Auf unsere Initiative hin hat die Große Koalition das Elterngeld eingeführt. Das Elterngeld ersetzt in der Regel bis zu 14 Monate das durch die Kinderbetreuung entfallende Einkommen des Partners oder der/des Alleinerziehenden in Höhe von 67 Prozent. Wir schaffen damit die Rahmenbedingungen, dass sich Familie und Beruf besser als bisher miteinander verbinden lassen. Der gewohnte Lebensstandard junger Familien im ersten Jahr nach der Geburt des Kindes wird damit gesichert.
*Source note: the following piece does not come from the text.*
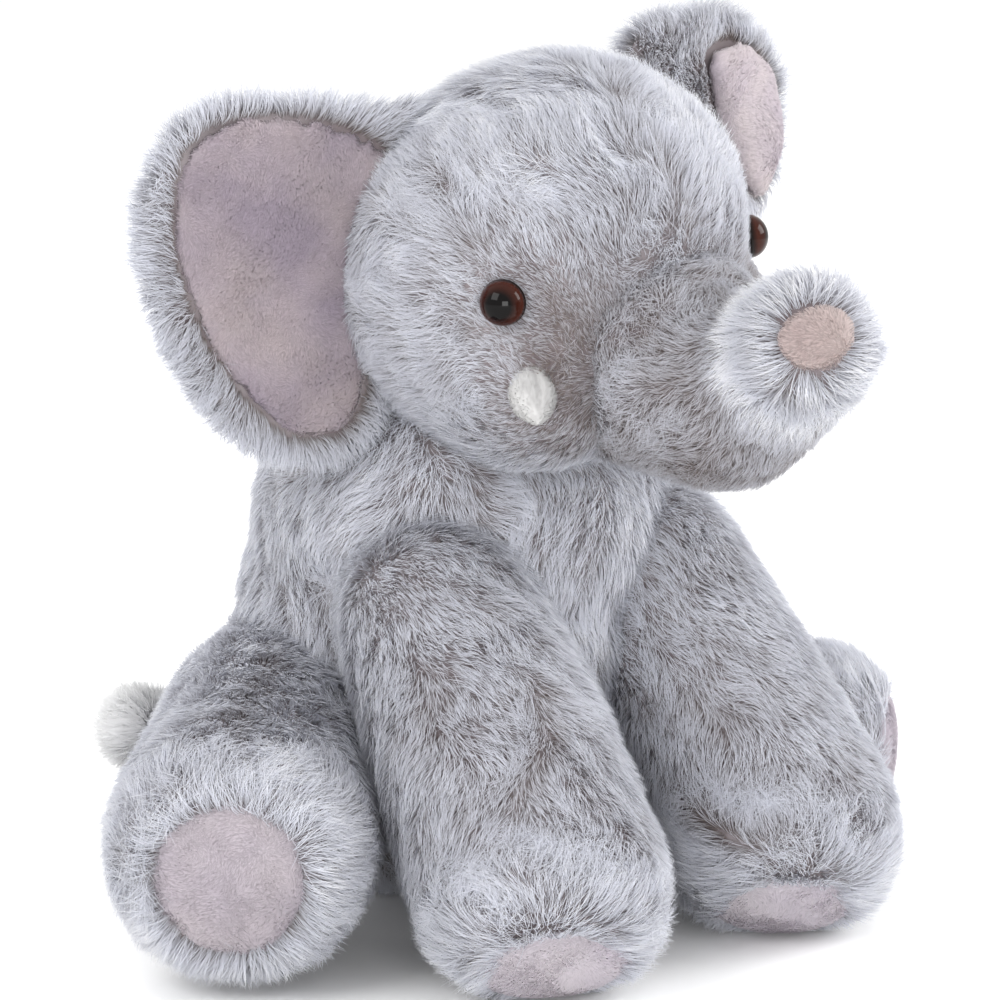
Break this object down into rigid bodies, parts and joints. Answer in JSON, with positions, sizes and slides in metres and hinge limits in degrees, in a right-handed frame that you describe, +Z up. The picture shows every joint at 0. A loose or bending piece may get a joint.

Wir machen ernst beim Abbau von ungerechtfertigten Steuervergünstigungen. so haben wir beispielsweise die Attraktivität von Steuerstundungsmodellen durch eine
sogenannte Verlustbeschränkung wirkungsvoll eingeschränkt. Anleger können Verluste nur noch mit Einkünften aus derselben Einkunftsquelle verrechnen.
Leistungsgerechtigkeit fordert eine höhere Besteuerung großer Einkommen und hoher Vermögen. Deshalb haben wir die Reichensteuer eingeführt, damit sich Spitzenverdiener wieder stärker an der Finanzierung öffentlicher Aufgaben beteiligen. Für große Einkommen, ab einem Jahresbrutto von 250.000 Euro für Ledige und 500.000 für Verheiratete, haben wir den Spitzensteuersatz auf 45 Prozent erhöht.
Es gilt, auch in Zukunft, die Anliegen der Mittelschicht ernst zu nehmen und stets einen gesellschaftlichen Ausgleich herzustellen. Wir müssen ein Auseinanderdriften der Gesellschaft verhindern, daher fordern wir den gesetzlichen Mindestlohn und die Begrenzung von Managergehältern.
Wir als SPD stehen für Chancengleichheit und soziale Gerechtigkeit, diese Grundsätze bestimmen unsere Politik. Seit 10 Jahren sind wir nun in Regierungsverantwortung, wir haben in diesen Jahren vieles erreicht, es bleibt aber auch noch viel zu tun.